**What you have to do**
Write out each line exactly as it stands, please.

**Dataset section**

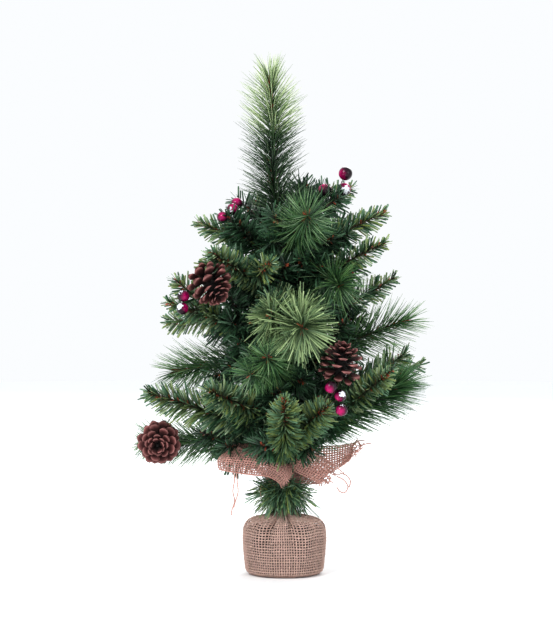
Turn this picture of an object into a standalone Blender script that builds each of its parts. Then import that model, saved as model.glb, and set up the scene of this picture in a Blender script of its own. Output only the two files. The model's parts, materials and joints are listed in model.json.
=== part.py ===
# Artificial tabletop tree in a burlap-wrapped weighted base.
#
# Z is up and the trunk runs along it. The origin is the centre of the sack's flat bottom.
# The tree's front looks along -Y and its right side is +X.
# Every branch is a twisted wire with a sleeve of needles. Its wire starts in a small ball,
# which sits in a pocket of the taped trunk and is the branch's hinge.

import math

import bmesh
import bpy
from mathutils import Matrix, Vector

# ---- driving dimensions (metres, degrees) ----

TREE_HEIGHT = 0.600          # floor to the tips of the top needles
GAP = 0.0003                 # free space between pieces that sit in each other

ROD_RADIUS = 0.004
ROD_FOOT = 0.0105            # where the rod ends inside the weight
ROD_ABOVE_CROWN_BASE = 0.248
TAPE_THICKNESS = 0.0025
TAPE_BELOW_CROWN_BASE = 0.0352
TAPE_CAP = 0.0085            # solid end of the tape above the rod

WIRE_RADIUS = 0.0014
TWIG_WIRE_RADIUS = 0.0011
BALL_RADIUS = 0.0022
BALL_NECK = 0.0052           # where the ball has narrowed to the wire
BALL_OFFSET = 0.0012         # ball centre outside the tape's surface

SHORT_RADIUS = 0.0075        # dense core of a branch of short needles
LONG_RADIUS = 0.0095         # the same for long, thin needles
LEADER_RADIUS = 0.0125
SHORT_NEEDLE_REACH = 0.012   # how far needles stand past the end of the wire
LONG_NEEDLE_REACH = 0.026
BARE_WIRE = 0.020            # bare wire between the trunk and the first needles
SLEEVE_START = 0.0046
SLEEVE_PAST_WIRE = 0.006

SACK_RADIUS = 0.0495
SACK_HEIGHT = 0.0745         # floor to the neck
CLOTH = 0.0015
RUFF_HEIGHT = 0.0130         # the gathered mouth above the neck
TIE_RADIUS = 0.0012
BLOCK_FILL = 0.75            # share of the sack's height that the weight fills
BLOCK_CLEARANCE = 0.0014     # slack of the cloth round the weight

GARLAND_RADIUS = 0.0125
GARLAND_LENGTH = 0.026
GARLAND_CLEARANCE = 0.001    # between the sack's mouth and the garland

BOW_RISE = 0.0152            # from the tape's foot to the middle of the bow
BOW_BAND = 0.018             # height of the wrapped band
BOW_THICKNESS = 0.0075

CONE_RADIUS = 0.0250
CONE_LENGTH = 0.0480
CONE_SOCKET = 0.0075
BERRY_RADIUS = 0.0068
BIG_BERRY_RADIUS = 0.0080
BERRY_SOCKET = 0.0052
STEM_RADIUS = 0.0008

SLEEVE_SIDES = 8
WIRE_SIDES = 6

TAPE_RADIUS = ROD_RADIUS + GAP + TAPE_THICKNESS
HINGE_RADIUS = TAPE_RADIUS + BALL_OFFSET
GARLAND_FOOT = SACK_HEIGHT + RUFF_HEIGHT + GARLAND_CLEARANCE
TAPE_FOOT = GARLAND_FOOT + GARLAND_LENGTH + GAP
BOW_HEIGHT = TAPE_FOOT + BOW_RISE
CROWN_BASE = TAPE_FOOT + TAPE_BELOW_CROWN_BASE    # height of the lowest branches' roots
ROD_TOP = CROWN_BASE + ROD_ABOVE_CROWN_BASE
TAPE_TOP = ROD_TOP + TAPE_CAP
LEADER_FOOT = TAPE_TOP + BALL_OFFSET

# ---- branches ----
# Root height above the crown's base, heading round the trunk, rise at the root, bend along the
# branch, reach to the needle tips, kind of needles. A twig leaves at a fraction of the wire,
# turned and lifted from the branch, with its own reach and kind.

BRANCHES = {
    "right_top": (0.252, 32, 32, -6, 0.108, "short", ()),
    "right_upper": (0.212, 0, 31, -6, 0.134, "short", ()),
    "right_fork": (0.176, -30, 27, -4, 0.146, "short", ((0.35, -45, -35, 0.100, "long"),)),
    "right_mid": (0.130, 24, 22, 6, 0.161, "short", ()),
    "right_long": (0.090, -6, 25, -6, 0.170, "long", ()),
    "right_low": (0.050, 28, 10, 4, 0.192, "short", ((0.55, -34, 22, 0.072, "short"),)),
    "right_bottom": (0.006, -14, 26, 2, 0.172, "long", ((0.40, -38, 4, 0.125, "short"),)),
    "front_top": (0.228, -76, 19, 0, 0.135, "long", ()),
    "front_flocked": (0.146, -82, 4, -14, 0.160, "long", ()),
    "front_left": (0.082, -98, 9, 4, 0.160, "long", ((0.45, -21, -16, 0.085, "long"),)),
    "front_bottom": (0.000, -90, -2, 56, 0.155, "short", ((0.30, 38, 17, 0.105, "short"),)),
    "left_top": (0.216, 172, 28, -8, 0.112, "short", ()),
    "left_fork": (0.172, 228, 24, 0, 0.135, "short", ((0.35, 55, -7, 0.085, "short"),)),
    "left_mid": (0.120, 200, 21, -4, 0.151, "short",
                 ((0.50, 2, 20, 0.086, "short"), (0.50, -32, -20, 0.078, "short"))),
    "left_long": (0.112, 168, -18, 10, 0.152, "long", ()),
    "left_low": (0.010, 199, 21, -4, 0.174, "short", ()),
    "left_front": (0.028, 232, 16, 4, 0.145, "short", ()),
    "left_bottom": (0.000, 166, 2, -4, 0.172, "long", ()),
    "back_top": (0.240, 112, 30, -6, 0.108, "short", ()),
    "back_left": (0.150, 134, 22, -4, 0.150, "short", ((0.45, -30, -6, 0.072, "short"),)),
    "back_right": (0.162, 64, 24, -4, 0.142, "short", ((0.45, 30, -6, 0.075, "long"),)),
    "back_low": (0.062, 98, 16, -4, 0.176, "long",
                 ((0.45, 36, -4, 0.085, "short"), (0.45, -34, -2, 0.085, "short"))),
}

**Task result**
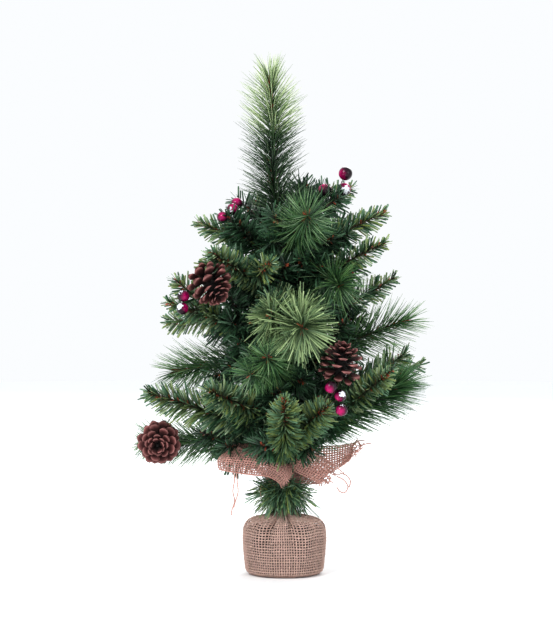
Turn this picture of an object into a standalone Blender script that builds each of its parts. Then import that model, saved as model.glb, and set up the scene of this picture in a Blender script of its own. Output only the two files. The model's parts, materials and joints are listed in model.json.
=== part.py ===
# Artificial tabletop tree in a burlap-wrapped weighted base.
#
# Z is up and the trunk runs along it. The origin is the centre of the sack's flat bottom.
# The tree's front looks along -Y and its right side is +X.
# Every branch is a twisted wire with a sleeve of needles. Its wire starts in a small ball,
# which sits in a pocket of the taped trunk and is the branch's hinge.

import math

import bmesh
import bpy
from mathutils import Matrix, Vector

# ---- driving dimensions (metres, degrees) ----

TREE_HEIGHT = 0.600          # floor to the tips of the top needles
GAP = 0.0003                 # free space between pieces that sit in each other

ROD_RADIUS = 0.004
ROD_FOOT = 0.0105            # where the rod ends inside the weight
ROD_ABOVE_CROWN_BASE = 0.248
TAPE_THICKNESS = 0.0025
TAPE_BELOW_CROWN_BASE = 0.0352
TAPE_CAP = 0.0085            # solid end of the tape above the rod

WIRE_RADIUS = 0.0014
TWIG_WIRE_RADIUS = 0.0011
BALL_RADIUS = 0.0022
BALL_NECK = 0.0052           # where the ball has narrowed to the wire
BALL_OFFSET = 0.0012         # ball centre outside the tape's surface

SHORT_RADIUS = 0.0075        # dense core of a branch of short needles
LONG_RADIUS = 0.0095         # the same for long, thin needles
LEADER_RADIUS = 0.0125
SHORT_NEEDLE_REACH = 0.012   # how far needles stand past the end of the wire
LONG_NEEDLE_REACH = 0.026
BARE_WIRE = 0.020            # bare wire between the trunk and the first needles
SLEEVE_START = 0.0046
SLEEVE_PAST_WIRE = 0.006

SACK_RADIUS = 0.0495
SACK_HEIGHT = 0.0745         # floor to the neck
CLOTH = 0.0015
RUFF_HEIGHT = 0.0130         # the gathered mouth above the neck
TIE_RADIUS = 0.0012
BLOCK_FILL = 0.75            # share of the sack's height that the weight fills
BLOCK_CLEARANCE = 0.0014     # slack of the cloth round the weight

GARLAND_RADIUS = 0.0125
GARLAND_LENGTH = 0.026
GARLAND_CLEARANCE = 0.001    # between the sack's mouth and the garland

BOW_RISE = 0.0152            # from the tape's foot to the middle of the bow
BOW_BAND = 0.018             # height of the wrapped band
BOW_THICKNESS = 0.0075

CONE_RADIUS = 0.0250
CONE_LENGTH = 0.0480
CONE_SOCKET = 0.0075
BERRY_RADIUS = 0.0068
BIG_BERRY_RADIUS = 0.0080
BERRY_SOCKET = 0.0052
STEM_RADIUS = 0.0008

SLEEVE_SIDES = 8
WIRE_SIDES = 6

TAPE_RADIUS = ROD_RADIUS + GAP + TAPE_THICKNESS
HINGE_RADIUS = TAPE_RADIUS + BALL_OFFSET
GARLAND_FOOT = SACK_HEIGHT + RUFF_HEIGHT + GARLAND_CLEARANCE
TAPE_FOOT = GARLAND_FOOT + GARLAND_LENGTH + GAP
BOW_HEIGHT = TAPE_FOOT + BOW_RISE
CROWN_BASE = TAPE_FOOT + TAPE_BELOW_CROWN_BASE    # height of the lowest branches' roots
ROD_TOP = CROWN_BASE + ROD_ABOVE_CROWN_BASE
TAPE_TOP = ROD_TOP + TAPE_CAP
LEADER_FOOT = TAPE_TOP + BALL_OFFSET

# ---- branches ----
# Root height above the crown's base, heading round the trunk, rise at the root, bend along the
# branch, reach to the needle tips, kind of needles. A twig leaves at a fraction of the wire,
# turned and lifted from the branch, with its own reach and kind.

BRANCHES = {
    "right_top": (0.252, 32, 32, -6, 0.108, "short", ()),
    "right_upper": (0.212, 0, 31, -6, 0.134, "short", ()),
    "right_fork": (0.176, -30, 27, -4, 0.146, "short", ((0.35, -45, -35, 0.100, "long"),)),
    "right_mid": (0.130, 24, 22, 6, 0.161, "short", ()),
    "right_long": (0.090, -6, 25, -6, 0.170, "long", ()),
    "right_low": (0.050, 28, 10, 4, 0.192, "short", ((0.55, -34, 22, 0.072, "short"),)),
    "right_bottom": (0.006, -14, 26, 2, 0.172, "long", ((0.40, -38, 4, 0.125, "short"),)),
    "front_top": (0.228, -76, 19, 0, 0.135, "long", ()),
    "front_flocked": (0.146, -82, 4, -14, 0.160, "long", ()),
    "front_left": (0.082, -98, 9, 4, 0.160, "long", ((0.45, -21, -16, 0.085, "long"),)),
    "front_bottom": (0.000, -90, -2, 56, 0.155, "short", ((0.30, 38, 17, 0.105, "short"),)),
    "left_top": (0.216, 172, 28, -8, 0.112, "short", ()),
    "left_fork": (0.172, 228, 24, 0, 0.135, "short", ((0.35, 55, -7, 0.085, "short"),)),
    "left_mid": (0.120, 200, 21, -4, 0.151, "short",
                 ((0.50, 2, 20, 0.086, "short"), (0.50, -32, -20, 0.078, "short"))),
    "left_long": (0.112, 168, -18, 10, 0.152, "long", ()),
    "left_low": (0.010, 199, 21, -4, 0.174, "short", ()),
    "left_front": (0.028, 232, 16, 4, 0.145, "short", ()),
    "left_bottom": (0.000, 166, 2, -4, 0.172, "long", ()),
    "back_top": (0.240, 112, 30, -6, 0.108, "short", ()),
    "back_left": (0.150, 134, 22, -4, 0.150, "short", ((0.45, -30, -6, 0.072, "short"),)),
    "back_right": (0.162, 64, 24, -4, 0.142, "short", ((0.45, 30, -6, 0.075, "long"),)),
    "back_low": (0.062, 98, 16, -4, 0.176, "long",
                 ((0.45, 36, -4, 0.085, "short"), (0.45, -34, -2, 0.085, "short"))),
}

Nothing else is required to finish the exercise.